Simon Oberbeck / Quelle: news.ch / Montag, 4. Oktober 2010 / 16:33 h
Die Annahme der Revision der Arbeitslosenversicherung durch die
Deutschschweizer Kantone und deren Ablehnung in der Romandie zeigen, dass es
in gewissen Sachfragen merkliche Unterschiede zwischen den Sprachregionen
gibt. Offenbar sind viele Westschweizer in Fragen der sozialen Sicherheit
deutlich empfindlicher als Ihre Deutschschweizer Landesleute. Dies mag zum
einen mit der in der Westschweiz höheren Arbeitslosigkeit zu tun haben,
sicher aber auch mit dem vielfach unterschiedlichen Staatsverständnis.
Vieles spricht dafür, dass in der Westschweiz die Rolle des Staates als
Fürsorger deutlich stärker gewichtet wird, als in der Deutschschweiz.
Unterschiede in Sachfragen bestehen also, erfahrungsgemäss vor allem bei
Fragen der sozialen Sicherheit und in Europafragen. Doch kann deswegen
bereits von einem eigentlichen Röstigraben gesprochen werden?
Wohl kaum, uns verbindet mehr als uns trennt! Im Parlament und an der Urne
werden keine Sprachkoalitionen geschmiedet, sondern solche unter den
Parteien, einzelnen Parlamentariern, Kantonen und Interessengruppen. Auch
institutionell ist die Schweiz nicht entlang der Sprachgrenzen geteilt, im
Gegenteil. Die Kantone Wallis, Freiburg, Graubünden und Bern sind
zweisprachig, die Parteien und die Bundesverwaltung ebenso.
Die verbindenden Elemente sind in der Schweiz bei weitem stärker als jene, die unsere Sprachregionen von einander trennen. /


Das ist gut so
und muss unbedingt beibehalten werden. Ein wesentlicher Teil des
Erfolgsmodells Schweiz besteht genau darin, dass Minderheiten schon auf der
tiefstmöglichen Ebene zum Zusammenleben ermutigt werden.
Bestrebungen, den Grundsatz zu verletzen
Leider gibt es immer wieder Bestrebungen, die diesen Grundsatz verletzen.

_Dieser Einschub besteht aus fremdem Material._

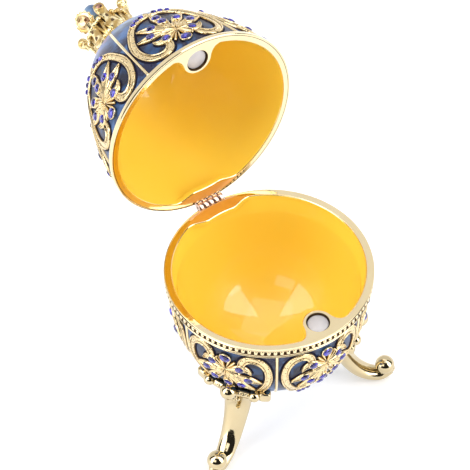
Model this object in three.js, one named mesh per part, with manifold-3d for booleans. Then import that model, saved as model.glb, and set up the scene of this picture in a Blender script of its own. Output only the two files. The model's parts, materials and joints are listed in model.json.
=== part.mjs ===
// A jewelled egg trinket box on three legs, standing with its hinged lid open.
// Millimetres, +Z up. The hinge is at the back (+Y) and the magnets are at the front.
// Azimuths are degrees about the egg's axis, anticlockwise from +X.
import * as THREE from 'three';
import * as BufferGeometryUtils from 'three/addons/utils/BufferGeometryUtils.js';
import Module from 'manifold-3d';

const wasm = await Module();
wasm.setup();

// ---- driving dimensions ----
const EGG_Y = -32.67;             // bowl's axis, with the origin under the middle of the open box
const RIM_RADIUS = 30;            // outside of both rims
const RIM_HEIGHT = 56;            // bowl rim above the ground
const OPENING_RADIUS = 27.6;      // inside edge of the rim flats
const WALL = 1.6;                 // cast wall
const PARTING_GAP = 0.3;          // closed lid above the bowl rim
const JOINT_GAP = 0.3;            // between touching pieces
const MESH_TOLERANCE = 0.03;      // slivers below this are dropped
const OPEN_ANGLE = 93;            // lid opening, held by the hinge stop

const BOWL = { radius: 28.1, height: 38.3, flat: 3.6, round: 2.0 };
const LID = { radius: 29.3, height: 41.0, flat: 1.27, round: 2.78 };
const BOWL_BAND = [[30, 0], [30, 0.7], [29.5, 0.9], [29.5, 2.2], [30, 2.4], [30, 3.0], [28.6, 3.3]];
const LID_BAND = [[30, 0], [30, 1.1], [29.4, 1.4]];
const MERIDIAN_STEPS = 8;
const ROUND_STEPS = 48;

const FLANGE_THICK = 1.8;         // rim flange
const LEDGE = { reach: 2.8, half: 15, blend: 10 };   // hinge ledge: mm inwards, degrees
const BOSS = { y: -24, radius: 4.3, depth: 3.9, fillet: 6 };
const MAGNET = { radius: 3, thick: 2, recess: 0.6 };

const PANELS = 6;
const PANEL_COLUMNS = 3;
const RIB = { width: 1.1, top: 0.55, height: 0.5 };  // top: share of the width

// drop: hinge axis below the bowl's rim
const HINGE = { y: 30.6, drop: 0.3, length: 8.4, knuckles: 5, radius: 1.3, bore: 0.75, pin: 0.45 };
const LEAF = { reach: 4.2, thick: 0.85, skin: 0.05 };

const LEG_AZIMUTHS = { leg_back: 90, leg_left: 210, leg_right: 330 };
// centre line of a leg, from the bracket to the curled toe: [distance from the axis, height]
const LEG_LINE = [
  [24.6, 28.6], [22.4, 25.5], [21.4, 21.5], [21.6, 17.0], [23.2, 12.2],
  [26.0, 7.0], [29.6, 2.5], [33.6, 1.0], [37.0, 3.6],
];
const LEG_HALF_WIDTH = [4.8, 2.1];   // sideways, top and toe
const LEG_HALF_DEPTH = [2.4, 1.9];   // front to back, top and toe
const TOE_BALL = { at: [35.6, 5.9], radius: 2.95 };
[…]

Jüngstes Beispiel die SVP-Initiative zur Volkswahl des Bundesrats. Die
Initiative spricht von den «französischsprachigen Gebieten» der Kantone
Wallis, Freiburg und Bern. Damit ist sie nicht nur föderalismusfeindlich, da sie die Einheit der betreffenden Kantone in Frage stellt, sondern geradezu gefährlich für das Zusammenleben in der Schweiz. Ein Deutschschweizer, der mehr Stimmen erhält als ein Westschweizer, wäre wegen der verlangten Sprachregionenvertretung (nicht Kantone!) evtl. doch nicht gewählt. Wie würde sich wohl die SVP verhalten, wenn das (hoffentlich nie) einem Ihrer Deutschschweizer Kandidaten passieren würde? Wohl kaum sehr einigend… Nicht nur deswegen ist die Volkswahlinitiative der SVP Gift für unser Land, aber sie ist auf jeden Fall weit gefährlicher als hin und wieder erscheinende Meinungsunterschiede bei Abstimmungen in Fragen der sozialen Sicherheit.